This report takes up the relationship among motherhood, caregiving, the persistent wage penalty it carries for women, employment, and entrepreneurship.

The economic value women bring to their own households and to the broader economy is well-documented. In fact, nearly all of the economic gains that have occurred among middle class families since 1970 have come from the increased earnings of women. Mothers make substantial contributions to the finances of many families and households. In 2018, nearly half of the more than 30 million families with children under 18 in the United States had either a single mother or a married mother contributing at least 40% of a couple’s joint earnings.

Despite the importance of mothers’ economic contributions, the broader economy fails to support mothers in a variety of ways. The costs of raising children fall largely on families – and disproportionately on mothers. In addition to the lack of support for combining careers with caregiving, mothers face a motherhood wage penalty, which accounts for much of the gender wage gap. Even entrepreneurship, an economic activity that can potentially offer more autonomy and flexibility, is made more difficult for mothers by child care challenges and barriers to entrepreneurship for women more broadly.

Why is motherhood undervalued and unsupported economically?

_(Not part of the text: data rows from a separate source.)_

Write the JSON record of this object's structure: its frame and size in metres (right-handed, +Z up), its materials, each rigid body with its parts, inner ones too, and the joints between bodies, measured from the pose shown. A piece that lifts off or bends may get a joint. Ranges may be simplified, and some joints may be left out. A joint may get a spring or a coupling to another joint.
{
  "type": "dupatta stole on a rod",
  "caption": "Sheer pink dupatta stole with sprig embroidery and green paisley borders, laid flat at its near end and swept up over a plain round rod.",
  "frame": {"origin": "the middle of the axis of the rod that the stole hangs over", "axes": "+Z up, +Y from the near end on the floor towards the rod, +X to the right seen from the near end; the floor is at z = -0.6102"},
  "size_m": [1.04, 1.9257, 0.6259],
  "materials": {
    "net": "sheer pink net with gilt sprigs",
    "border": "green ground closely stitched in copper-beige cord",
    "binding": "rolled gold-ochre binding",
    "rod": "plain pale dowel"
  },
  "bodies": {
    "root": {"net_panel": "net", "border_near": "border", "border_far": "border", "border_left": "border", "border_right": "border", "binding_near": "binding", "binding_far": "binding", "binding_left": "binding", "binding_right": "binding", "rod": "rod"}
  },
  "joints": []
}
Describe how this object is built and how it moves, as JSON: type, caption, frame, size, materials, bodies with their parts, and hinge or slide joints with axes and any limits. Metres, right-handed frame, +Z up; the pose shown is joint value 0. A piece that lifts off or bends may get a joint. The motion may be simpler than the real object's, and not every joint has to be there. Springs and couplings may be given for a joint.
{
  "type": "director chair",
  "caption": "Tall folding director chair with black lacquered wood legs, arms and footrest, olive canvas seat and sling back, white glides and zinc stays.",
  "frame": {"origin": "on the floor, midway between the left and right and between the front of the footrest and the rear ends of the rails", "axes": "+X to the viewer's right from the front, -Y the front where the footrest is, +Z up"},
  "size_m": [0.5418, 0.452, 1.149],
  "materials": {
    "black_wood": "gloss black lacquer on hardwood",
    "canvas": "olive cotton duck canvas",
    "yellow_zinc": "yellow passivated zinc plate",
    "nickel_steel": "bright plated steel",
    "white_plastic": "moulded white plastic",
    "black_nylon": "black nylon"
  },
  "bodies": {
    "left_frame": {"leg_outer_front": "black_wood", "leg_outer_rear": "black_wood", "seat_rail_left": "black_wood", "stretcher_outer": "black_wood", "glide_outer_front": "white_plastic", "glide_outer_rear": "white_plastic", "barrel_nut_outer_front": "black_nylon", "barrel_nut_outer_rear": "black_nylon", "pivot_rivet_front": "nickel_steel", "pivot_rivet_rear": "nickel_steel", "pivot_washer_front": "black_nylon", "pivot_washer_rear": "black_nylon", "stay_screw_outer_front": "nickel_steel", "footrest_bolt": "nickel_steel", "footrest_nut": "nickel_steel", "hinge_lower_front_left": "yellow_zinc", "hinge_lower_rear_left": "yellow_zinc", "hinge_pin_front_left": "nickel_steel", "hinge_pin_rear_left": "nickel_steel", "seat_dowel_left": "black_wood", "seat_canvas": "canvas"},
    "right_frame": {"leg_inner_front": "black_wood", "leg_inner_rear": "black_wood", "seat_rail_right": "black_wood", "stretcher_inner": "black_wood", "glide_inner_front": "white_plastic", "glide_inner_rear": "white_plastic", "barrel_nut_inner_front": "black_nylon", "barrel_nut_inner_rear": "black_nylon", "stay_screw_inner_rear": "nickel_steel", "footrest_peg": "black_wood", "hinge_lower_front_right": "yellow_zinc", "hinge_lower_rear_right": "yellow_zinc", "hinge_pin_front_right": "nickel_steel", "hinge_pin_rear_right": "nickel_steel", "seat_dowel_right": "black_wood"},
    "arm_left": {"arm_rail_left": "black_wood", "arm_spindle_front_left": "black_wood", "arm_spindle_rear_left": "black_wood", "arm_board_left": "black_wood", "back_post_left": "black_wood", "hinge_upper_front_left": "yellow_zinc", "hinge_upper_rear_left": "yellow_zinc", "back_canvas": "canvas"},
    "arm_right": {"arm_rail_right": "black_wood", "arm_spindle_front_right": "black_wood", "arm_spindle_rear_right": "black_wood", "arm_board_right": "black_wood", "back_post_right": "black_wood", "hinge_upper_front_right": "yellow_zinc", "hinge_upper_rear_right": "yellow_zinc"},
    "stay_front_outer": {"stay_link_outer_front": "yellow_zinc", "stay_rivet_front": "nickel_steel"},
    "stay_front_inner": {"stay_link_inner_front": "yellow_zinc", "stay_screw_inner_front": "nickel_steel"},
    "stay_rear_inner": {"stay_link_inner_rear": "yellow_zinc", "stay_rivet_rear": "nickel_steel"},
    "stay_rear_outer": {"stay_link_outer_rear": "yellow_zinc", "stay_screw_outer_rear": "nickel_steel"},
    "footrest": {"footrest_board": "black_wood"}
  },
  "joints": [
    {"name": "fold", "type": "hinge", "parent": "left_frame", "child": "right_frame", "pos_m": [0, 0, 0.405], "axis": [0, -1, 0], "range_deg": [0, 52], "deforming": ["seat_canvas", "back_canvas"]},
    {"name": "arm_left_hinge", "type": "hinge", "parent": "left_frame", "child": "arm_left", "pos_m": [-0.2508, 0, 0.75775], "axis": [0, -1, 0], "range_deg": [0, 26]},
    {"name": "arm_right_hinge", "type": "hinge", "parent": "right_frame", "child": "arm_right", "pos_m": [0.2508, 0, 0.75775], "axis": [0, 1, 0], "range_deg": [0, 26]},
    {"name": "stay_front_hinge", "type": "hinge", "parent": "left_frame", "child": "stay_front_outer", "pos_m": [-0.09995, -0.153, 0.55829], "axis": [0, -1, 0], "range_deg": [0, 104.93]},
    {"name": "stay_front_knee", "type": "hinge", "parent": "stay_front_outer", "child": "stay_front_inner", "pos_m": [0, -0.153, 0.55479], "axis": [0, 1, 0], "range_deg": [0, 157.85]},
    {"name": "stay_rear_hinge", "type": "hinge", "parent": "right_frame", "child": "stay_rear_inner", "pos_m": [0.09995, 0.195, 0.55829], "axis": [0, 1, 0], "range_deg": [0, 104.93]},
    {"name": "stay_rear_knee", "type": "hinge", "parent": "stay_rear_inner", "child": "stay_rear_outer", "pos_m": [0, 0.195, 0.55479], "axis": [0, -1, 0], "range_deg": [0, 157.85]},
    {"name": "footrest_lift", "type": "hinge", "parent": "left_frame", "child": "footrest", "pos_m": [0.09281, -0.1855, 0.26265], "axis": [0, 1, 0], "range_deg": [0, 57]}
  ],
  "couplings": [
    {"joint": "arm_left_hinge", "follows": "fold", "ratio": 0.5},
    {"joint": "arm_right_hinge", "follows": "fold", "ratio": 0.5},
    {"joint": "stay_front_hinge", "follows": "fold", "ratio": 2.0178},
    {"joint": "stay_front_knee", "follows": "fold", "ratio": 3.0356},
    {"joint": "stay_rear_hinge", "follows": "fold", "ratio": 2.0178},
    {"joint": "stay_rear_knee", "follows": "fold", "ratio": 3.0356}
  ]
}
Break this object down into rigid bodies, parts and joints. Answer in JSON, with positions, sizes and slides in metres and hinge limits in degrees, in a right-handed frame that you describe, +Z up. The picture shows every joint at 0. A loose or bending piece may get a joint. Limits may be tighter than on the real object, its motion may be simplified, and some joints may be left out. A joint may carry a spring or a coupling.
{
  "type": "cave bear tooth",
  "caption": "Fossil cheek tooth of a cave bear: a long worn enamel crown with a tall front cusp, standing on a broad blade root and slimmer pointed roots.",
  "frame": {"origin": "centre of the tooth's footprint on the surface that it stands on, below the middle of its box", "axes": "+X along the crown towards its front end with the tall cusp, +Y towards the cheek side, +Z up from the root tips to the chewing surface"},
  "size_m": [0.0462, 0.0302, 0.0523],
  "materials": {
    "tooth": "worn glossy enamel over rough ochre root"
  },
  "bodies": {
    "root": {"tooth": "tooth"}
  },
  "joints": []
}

What does entrepreneurship support mean for entrepreneurs who are mothers? And how can we support mothers’ access to opportunities to engage in the economy – and ease their access to opportunity through entrepreneurship?

Featured highlights

  • By October 2020, mothers between the ages of 24 and 39 were nearly three times more likely than fathers in the same age range to report being unable to work during COVID-19 due to a school or child care closure.
  • Some mothers may leave wage or salary work and turn to necessity-driven entrepreneurship to avoid completely disconnecting from the labor force.
  • Among entrepreneur mothers, 1 in 4 reported being the sole provider in their household prior to the pandemic.
  • Twenty-seven percent of Black entrepreneur mothers reported being sole providers, compared to 19% of Hispanic entrepreneur mothers and 23% of white entrepreneur mothers.
  • Less than 1 in 5 civilian employees has access to paid family leave.